GIVEN TASK
Return only the stretch of the material below that begins with the line containing "document.recompute()" and ends with the line containing "obj.matrix_world = world", exactly; both of those lines belong to it.

PROVIDED RECORDS

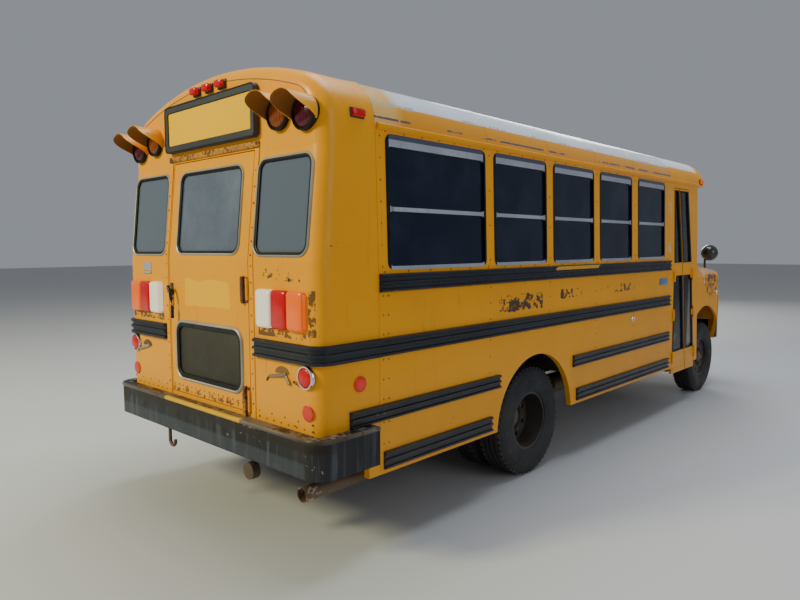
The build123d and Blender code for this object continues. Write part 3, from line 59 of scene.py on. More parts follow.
MIDDLE = 3.190              # station of the origin
BODY_HALF = 1.050           # half width over the side walls
SILL_Z = 1.500
SIDE_LEAN = 0.026
REAR_CREASE_Z = 1.615
REAR_TOP_Z = 2.200
REAR_LEAN = 0.061
DRIP_Z = 2.330
REAR_SEAM = 0.424
FRONT_SEAM = 4.550
CAP_FRONT = 5.560
SHOULDER = (0.860, 2.580)   # where the roof's tight corner meets its crown
CROWN_Z = 2.720
TYRE_R = 0.398
REAR_AXLE = 2.052
FRONT_AXLE = 5.800
BUMPER_HALF = 1.125
CORNER_BULGE = 0.047        # how far the roof's tight corner stands out from its chord
ENTRY_LOW, ENTRY_HEIGHT = 0.370, 1.900
SIDE_WINDOWS = ((0.496, 1.413), (1.504, 2.169), (2.263, 2.913), (3.016, 3.642), (3.771, 4.400))


def at(station: float) -> float:
    """Y of a station."""
    return MIDDLE - station


def side_x(z: float, out: float = 0.0) -> float:
    """Distance of a side wall's face from the middle at a height, plus out."""
    return BODY_HALF + out - SIDE_LEAN * max(0.0, z - SILL_Z)


def rear_station(z: float, out: float = 0.0) -> float:
    """Station of the rear wall's face at a height, out behind it."""
    share = min(1.0, max(0.0, (z - REAR_CREASE_Z) / (REAR_TOP_Z - REAR_CREASE_Z)))
    return REAR_LEAN * share - out


def arc_through(first: Vector, middle: Vector, last: Vector, steps: int) -> list[tuple[Vector, Vector]]:
    """Points on the arc through three points of a plane, each with its outward direction."""
    a, b = middle - first, last - first
    turn = 2.0 * (a.x * b.y - a.y * b.x)
    centre = first + Vector(((b.y * a.length_squared - a.y * b.length_squared) / turn,
                             (a.x * b.length_squared - b.x * a.length_squared) / turn))
    start, end = (first - centre), (last - centre)
    swing = start.angle_signed(end)
    radius = start.length
    made = []
    for i in range(steps + 1):
        angle = math.atan2(start.y, start.x) - swing * i / steps
        out = Vector((math.cos(angle), math.sin(angle)))
        made.append((centre + out * radius, out))
    return made


def roof_section(steps: int = 8) -> list[tuple[Vector, Vector]]:
    """Section of the roof from the left drip rail to the right one, as (X, Z) points with outward directions."""
    drip, shoulder = Vector((side_x(DRIP_Z), DRIP_Z)), Vector(SHOULDER)
    chord = shoulder - drip
    bulge = (drip + shoulder) / 2 + Vector((-chord.y, chord.x)).normalized() * -CORNER_BULGE
    corner = arc_through(drip, bulge, shoulder, steps)
    crown = arc_through(shoulder, Vector((0.0, CROWN_Z)), Vector((-shoulder.x, shoulder.y)), steps * 2)
    mirrored = [(Vector((-p.x, p.y)), Vector((-n.x, n.y))) for p, n in reversed(corner)]
    return corner[:-1] + crown + mirrored[1:]


def slanted(edge: tuple[float, float], z: float) -> float:
    """Station of a slanted edge of the entrance at a height, edge being its stations at the top and bottom."""
    top, bottom = edge
    return bottom + (top - bottom) * (z - ENTRY_LOW) / ENTRY_HEIGHT


class Body(Enum):
    """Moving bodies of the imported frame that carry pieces."""

    BUS = "bus"
    REAR_DOOR = "rear_door"
    ENTRANCE_REAR = "entrance_rear"
    ENTRANCE_FRONT = "entrance_front"
    DRIVER_DOOR = "driver_door"
    STOP_ARM = "stop_arm"
    FRONT_LEFT = "front_left_wheel"
    FRONT_RIGHT = "front_right_wheel"
    REAR_LEFT = "rear_left_wheels"
    REAR_RIGHT = "rear_right_wheels"


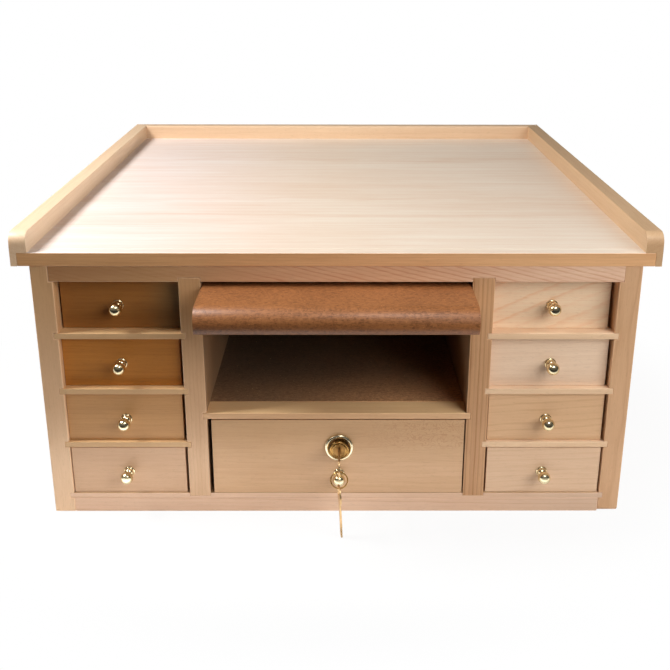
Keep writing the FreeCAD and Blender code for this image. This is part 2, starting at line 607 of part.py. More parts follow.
def keys():
    key("key", Rotation(), ("lock_x", "key_bow_y", "lock_z"))
    loop = document.addObject("Part::Torus", "loop")
    bind(loop, Radius1="wire_loop", Radius2="wire_radius")
    lean = sheet_value("wire_lean")
    place(loop, ("lock_x", "(wire_y+wire_low_y)/2", "(wire_z+wire_low_z)/2"),
          Rotation(Vector(1, 0, 0), 90 - lean))
    finish(loop, "key_ring")
    tilt = Rotation(Vector(0, 1, 0), -sheet_value("spare_tilt"))
    turn = Rotation(Vector(0, 0, 1), sheet_value("spare_turn"))
    hang = tilt.multiply(turn).multiply(Rotation(Vector(1, 0, 0), -90))
    drop = "(key_hole-wire_radius-wire_clear+key_bow-key_hole_inset)"
    key("spare_key", hang,
        (f"lock_x+{drop}*sin(spare_tilt)", "wire_low_y", f"wire_low_z-{drop}*cos(spare_tilt)"))


# ---- Catch tray ---------------------------------------------------------------------------------

def rolled(label, start, reach, top, radius, back, low, width):
    """A bar across the tray whose front edge is rolled: a box less the waste in front of the roll."""
    blank = block(label + "_blank", (start, reach, low), (width, f"{back}-({reach})", f"{top}-({low})"))
    waste = block(label + "_waste", (f"{start}-{MARGIN}", f"{reach}-{MARGIN}", f"{low}-{MARGIN}"),
                  (f"{width}+2*{MARGIN}", f"{radius}+{MARGIN}", f"{top}-({low})+2*{MARGIN}"))
    bar = rod(label + "_bar", (f"{start}-2*{MARGIN}", f"{reach}+{radius}", f"{top}-{radius}"), radius,
              f"{width}+4*{MARGIN}", ALONG_X)
    return cut(label, blank, cut(label + "_corner", waste, bar))


def catch_tray():
    reach = "front_y-tray_reach"
    width = "2*tray_half"
    skin_out = rolled("apron_out", "-tray_half", reach, "tray_top_z", "tray_round",
                      "front_y+tray_rim", "tray_bottom_z", width)
    skin_in = rolled("apron_in", f"-tray_half-{MARGIN}", f"{reach}+tray_skin", "tray_top_z-tray_skin",
                     "(tray_round-tray_skin)", f"front_y+tray_rim+{MARGIN}",
                     f"tray_bottom_z-{MARGIN}", f"{width}+2*{MARGIN}")
    finish(cut("apron_cut", skin_out, skin_in), "tray_apron")

    under_top = "tray_top_z-tray_skin"
    inside = "(2*tray_half-2*tray_wall)"
    groove = ("-tray_half+tray_wall-groove_depth", "front_y+tray_rim-groove_depth", "tray_floor_z")
    groove_size = (f"{inside}+2*groove_depth", "tray_length-tray_rim+groove_depth", "hardboard")
    pieces = []
    for word, left, slot in (("left", "-tray_half", "-tray_half"),
                             ("right", "tray_half-tray_wall", "tray_half-track_depth")):
        cheek = rolled(f"cheek_{word}", left, f"{reach}+tray_skin", under_top, "(tray_round-tray_skin)",
                       "front_y+tray_length", "tray_bottom_z", "tray_wall")
        rim = block(f"cheek_{word}_rim", (left, "front_y+tray_rim", under_top),
                    ("tray_wall", "tray_length-tray_rim", "tray_skin"))
        track = block(f"cheek_{word}_track",
                      (f"{slot}-{MARGIN}" if word == "left" else slot,
                       "front_y+runner_inset-2*slide_clear", "runner_z-slide_clear"),
                      (f"track_depth+{MARGIN}", f"tray_length+{MARGIN}",
                       "runner_height+2*slide_clear"))
        floor_slot = block(f"cheek_{word}_floor", groove, groove_size)
        pieces.append(cut(f"tray_side_{word}", join(f"cheek_{word}_form", cheek, rim), track, floor_slot))
    front = block("tray_front_blank",
                  ("-tray_half+tray_wall", "front_y+tray_rim-tray_wall", "tray_bottom_z"),
                  (inside, "tray_wall", "tray_height-tray_skin"))
    front_slot = block("tray_front_slot", groove, groove_size)
    pieces.append(cut("tray_front_wall", front, front_slot))
    pieces.append(block("tray_back_wall",
                        ("-tray_half+tray_wall", "front_y+tray_length-tray_wall", "tray_floor_z+hardboard"),
                        (inside, "tray_wall", "tray_top_z-tray_floor_z-hardboard")))
    finish(group("tray_frame_set", *pieces), "tray_frame")
    floor = block("tray_floor_board", groove, groove_size)
    finish(floor, "tray_floor")
    runners = [block(f"runner_{word}", (x, "front_y+runner_inset", "runner_z"),
                     ("runner_width", "runner_depth", "runner_height"))
               for word, x in (("left", "-divider_inner"), ("right", "divider_inner-runner_width"))]
    finish(group("runner_set", *runners), "tray_runners")


worktop()
carcase()
catch_tray()
for side, sign in (("left", -1), ("right", 1)):
    for row in "abcd":
        small_drawer(side, sign, row)
large_drawer()
lock()
keys()

document.recompute()
failed = [item.Name for item in document.Objects if {"Invalid", "Error"} & set(item.State)]
assert not failed, failed
os.makedirs("parts", exist_ok=True)
for node in nodes:
    assert not node.Shape.isNull() and node.Shape.isValid(), node.Label
    node.Shape.exportStep(f"parts/{node.Label}.step")
    print(f"{node.Label}: {len(node.Shape.Solids)} solids, {node.Shape.Volume / 1000:.1f} cm3")
print(len(nodes), "nodes")
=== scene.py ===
import json
import math

import bmesh
import bpy
from mathutils import Euler, Matrix, Vector


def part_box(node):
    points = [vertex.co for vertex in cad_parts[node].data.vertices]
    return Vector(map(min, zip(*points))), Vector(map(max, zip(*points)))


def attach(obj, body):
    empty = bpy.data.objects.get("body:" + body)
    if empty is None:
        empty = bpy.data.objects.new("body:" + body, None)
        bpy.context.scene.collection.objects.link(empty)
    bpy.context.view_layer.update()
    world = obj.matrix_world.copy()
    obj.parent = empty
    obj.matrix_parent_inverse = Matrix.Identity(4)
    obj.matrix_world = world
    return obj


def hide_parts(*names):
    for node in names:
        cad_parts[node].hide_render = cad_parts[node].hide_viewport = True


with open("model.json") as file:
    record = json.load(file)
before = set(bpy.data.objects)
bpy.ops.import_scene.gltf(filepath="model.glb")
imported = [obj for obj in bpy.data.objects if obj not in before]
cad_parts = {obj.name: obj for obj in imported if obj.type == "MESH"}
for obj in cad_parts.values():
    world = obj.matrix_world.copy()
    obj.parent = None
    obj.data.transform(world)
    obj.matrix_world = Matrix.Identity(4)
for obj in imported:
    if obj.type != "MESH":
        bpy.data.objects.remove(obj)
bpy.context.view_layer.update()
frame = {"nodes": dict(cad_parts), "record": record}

MM = 0.001
NODES = frame["nodes"]
BODY = {node: body for body, members in frame["record"]["behaviour"]["bodies"].items() for node in members}
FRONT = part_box("side_left")[0].y        # front edges of the carcase


# ---- Node graphs --------------------------------------------------------------------------------

def srgb(*values):
    """A colour given as sRGB from 0 to 255, as the nodes take it."""
    shares = [value / 255 for value in values]
    return [c / 12.92 if c <= 0.04045 else ((c + 0.055) / 1.055) ** 2.4 for c in shares] + [1]


def lighter(colour, gain, lift):
    return [min(1, x * gain + lift) for x in colour[:3]] + [1]


def darker(colour, share):
    return [x * share for x in colour[:3]] + [1]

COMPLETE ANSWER
document.recompute()
failed = [item.Name for item in document.Objects if {"Invalid", "Error"} & set(item.State)]
assert not failed, failed
os.makedirs("parts", exist_ok=True)
for node in nodes:
    assert not node.Shape.isNull() and node.Shape.isValid(), node.Label
    node.Shape.exportStep(f"parts/{node.Label}.step")
    print(f"{node.Label}: {len(node.Shape.Solids)} solids, {node.Shape.Volume / 1000:.1f} cm3")
print(len(nodes), "nodes")
=== scene.py ===
import json
import math

import bmesh
import bpy
from mathutils import Euler, Matrix, Vector


def part_box(node):
    points = [vertex.co for vertex in cad_parts[node].data.vertices]
    return Vector(map(min, zip(*points))), Vector(map(max, zip(*points)))


def attach(obj, body):
    empty = bpy.data.objects.get("body:" + body)
    if empty is None:
        empty = bpy.data.objects.new("body:" + body, None)
        bpy.context.scene.collection.objects.link(empty)
    bpy.context.view_layer.update()
    world = obj.matrix_world.copy()
    obj.parent = empty
    obj.matrix_parent_inverse = Matrix.Identity(4)
    obj.matrix_world = world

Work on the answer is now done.